--- WHAT IS REQUIRED ---
Repeat exactly and only the lines from the line containing "make_microphone()" through the line containing "cad_parts[member].parent = rigid_bodies[body]", both included.

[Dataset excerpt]
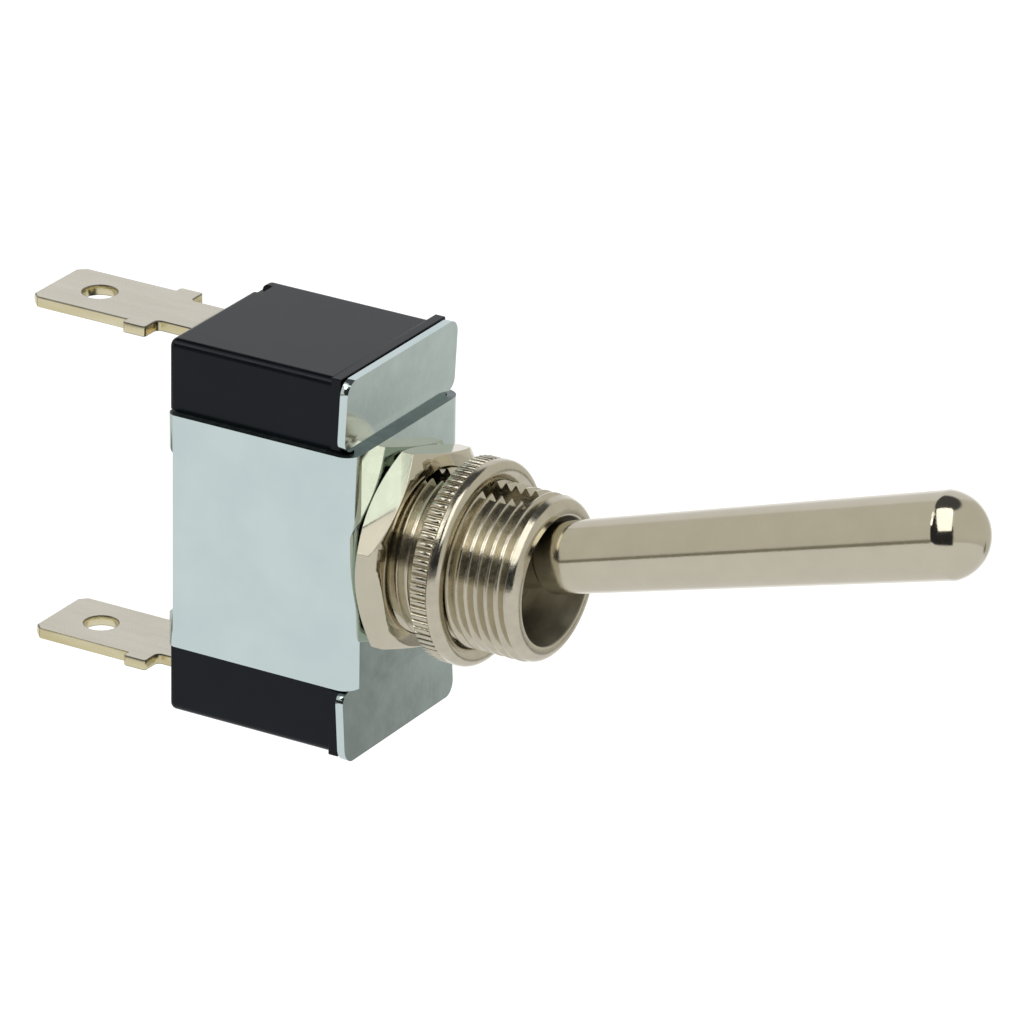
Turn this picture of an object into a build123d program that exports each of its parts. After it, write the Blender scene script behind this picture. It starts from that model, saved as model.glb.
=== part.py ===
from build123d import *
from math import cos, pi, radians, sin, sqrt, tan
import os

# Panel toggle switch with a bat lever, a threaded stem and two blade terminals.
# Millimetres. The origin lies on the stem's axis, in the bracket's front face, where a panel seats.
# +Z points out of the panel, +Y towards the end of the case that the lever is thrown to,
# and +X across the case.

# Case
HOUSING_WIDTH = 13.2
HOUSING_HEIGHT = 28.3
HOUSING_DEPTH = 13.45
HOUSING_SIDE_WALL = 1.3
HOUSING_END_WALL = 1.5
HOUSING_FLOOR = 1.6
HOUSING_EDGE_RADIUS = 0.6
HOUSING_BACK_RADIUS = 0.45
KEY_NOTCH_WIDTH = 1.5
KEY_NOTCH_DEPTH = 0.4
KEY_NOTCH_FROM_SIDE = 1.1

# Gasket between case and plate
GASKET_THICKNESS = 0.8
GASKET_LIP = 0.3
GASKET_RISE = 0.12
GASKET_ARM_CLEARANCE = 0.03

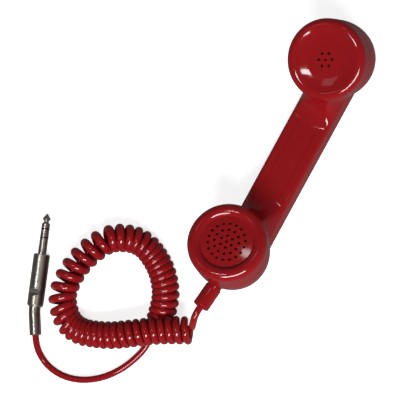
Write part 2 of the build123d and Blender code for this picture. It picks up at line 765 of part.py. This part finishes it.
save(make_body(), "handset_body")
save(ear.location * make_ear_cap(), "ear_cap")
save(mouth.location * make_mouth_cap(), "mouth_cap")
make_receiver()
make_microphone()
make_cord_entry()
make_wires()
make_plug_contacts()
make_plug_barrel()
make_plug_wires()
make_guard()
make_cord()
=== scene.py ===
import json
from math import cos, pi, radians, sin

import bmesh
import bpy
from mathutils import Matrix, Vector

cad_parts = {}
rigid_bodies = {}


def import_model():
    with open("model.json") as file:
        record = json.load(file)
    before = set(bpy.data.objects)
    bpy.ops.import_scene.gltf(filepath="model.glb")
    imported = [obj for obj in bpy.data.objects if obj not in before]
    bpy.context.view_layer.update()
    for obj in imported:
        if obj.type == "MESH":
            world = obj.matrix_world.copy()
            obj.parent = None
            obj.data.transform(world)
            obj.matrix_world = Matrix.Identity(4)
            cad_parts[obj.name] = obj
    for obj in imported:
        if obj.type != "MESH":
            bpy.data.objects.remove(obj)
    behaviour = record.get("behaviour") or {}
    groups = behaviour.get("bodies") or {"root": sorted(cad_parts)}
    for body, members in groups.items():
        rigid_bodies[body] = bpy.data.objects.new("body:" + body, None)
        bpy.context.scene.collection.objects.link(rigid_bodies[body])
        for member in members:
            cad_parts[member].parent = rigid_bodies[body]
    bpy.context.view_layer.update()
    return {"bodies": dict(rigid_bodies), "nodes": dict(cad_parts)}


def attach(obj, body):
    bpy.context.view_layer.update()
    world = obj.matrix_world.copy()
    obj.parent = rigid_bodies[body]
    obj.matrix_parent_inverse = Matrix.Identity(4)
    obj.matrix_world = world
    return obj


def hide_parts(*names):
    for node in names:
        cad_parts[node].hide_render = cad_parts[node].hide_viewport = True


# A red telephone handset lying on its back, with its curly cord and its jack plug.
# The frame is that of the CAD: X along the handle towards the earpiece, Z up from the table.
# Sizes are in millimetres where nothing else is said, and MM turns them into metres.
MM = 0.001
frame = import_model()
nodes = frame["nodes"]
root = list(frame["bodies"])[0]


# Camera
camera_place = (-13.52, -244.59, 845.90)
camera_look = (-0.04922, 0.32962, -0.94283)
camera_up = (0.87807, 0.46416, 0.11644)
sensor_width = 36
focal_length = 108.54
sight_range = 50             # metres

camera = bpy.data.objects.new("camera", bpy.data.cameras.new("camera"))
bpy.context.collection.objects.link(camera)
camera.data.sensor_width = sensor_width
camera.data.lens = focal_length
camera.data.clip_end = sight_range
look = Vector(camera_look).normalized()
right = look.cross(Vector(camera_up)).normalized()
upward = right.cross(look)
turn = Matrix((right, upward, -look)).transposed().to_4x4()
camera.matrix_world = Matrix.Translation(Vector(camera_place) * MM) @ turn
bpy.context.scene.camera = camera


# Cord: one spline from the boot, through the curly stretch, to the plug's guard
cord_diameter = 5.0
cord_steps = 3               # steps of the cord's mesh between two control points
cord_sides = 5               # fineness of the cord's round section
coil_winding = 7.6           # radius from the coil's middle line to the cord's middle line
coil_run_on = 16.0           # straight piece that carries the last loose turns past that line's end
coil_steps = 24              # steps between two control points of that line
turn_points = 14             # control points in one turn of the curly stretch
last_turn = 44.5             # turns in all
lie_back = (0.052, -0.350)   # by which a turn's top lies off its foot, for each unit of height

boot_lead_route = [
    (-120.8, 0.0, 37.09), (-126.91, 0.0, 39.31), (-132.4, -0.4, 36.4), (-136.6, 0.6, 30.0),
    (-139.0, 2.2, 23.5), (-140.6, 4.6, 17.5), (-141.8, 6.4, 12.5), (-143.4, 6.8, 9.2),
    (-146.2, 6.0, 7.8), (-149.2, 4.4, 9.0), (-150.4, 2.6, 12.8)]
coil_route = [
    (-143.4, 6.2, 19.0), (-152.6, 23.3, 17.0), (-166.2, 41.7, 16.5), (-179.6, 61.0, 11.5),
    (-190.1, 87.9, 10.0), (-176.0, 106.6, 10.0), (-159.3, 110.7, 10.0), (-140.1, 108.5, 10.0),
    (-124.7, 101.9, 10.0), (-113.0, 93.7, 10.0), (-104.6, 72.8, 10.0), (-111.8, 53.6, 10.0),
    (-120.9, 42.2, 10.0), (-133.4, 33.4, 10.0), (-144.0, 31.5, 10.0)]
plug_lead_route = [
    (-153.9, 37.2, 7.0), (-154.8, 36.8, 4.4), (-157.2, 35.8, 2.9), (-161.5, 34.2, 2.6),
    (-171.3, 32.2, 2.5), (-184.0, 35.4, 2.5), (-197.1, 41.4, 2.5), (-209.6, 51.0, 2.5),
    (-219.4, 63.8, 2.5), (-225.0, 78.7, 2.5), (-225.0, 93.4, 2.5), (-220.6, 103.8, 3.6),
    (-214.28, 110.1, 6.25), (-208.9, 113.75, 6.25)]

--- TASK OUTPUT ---
make_microphone()
make_cord_entry()
make_wires()
make_plug_contacts()
make_plug_barrel()
make_plug_wires()
make_guard()
make_cord()
=== scene.py ===
import json
from math import cos, pi, radians, sin

import bmesh
import bpy
from mathutils import Matrix, Vector

cad_parts = {}
rigid_bodies = {}


def import_model():
    with open("model.json") as file:
        record = json.load(file)
    before = set(bpy.data.objects)
    bpy.ops.import_scene.gltf(filepath="model.glb")
    imported = [obj for obj in bpy.data.objects if obj not in before]
    bpy.context.view_layer.update()
    for obj in imported:
        if obj.type == "MESH":
            world = obj.matrix_world.copy()
            obj.parent = None
            obj.data.transform(world)
            obj.matrix_world = Matrix.Identity(4)
            cad_parts[obj.name] = obj
    for obj in imported:
        if obj.type != "MESH":
            bpy.data.objects.remove(obj)
    behaviour = record.get("behaviour") or {}
    groups = behaviour.get("bodies") or {"root": sorted(cad_parts)}
    for body, members in groups.items():
        rigid_bodies[body] = bpy.data.objects.new("body:" + body, None)
        bpy.context.scene.collection.objects.link(rigid_bodies[body])
        for member in members:
            cad_parts[member].parent = rigid_bodies[body]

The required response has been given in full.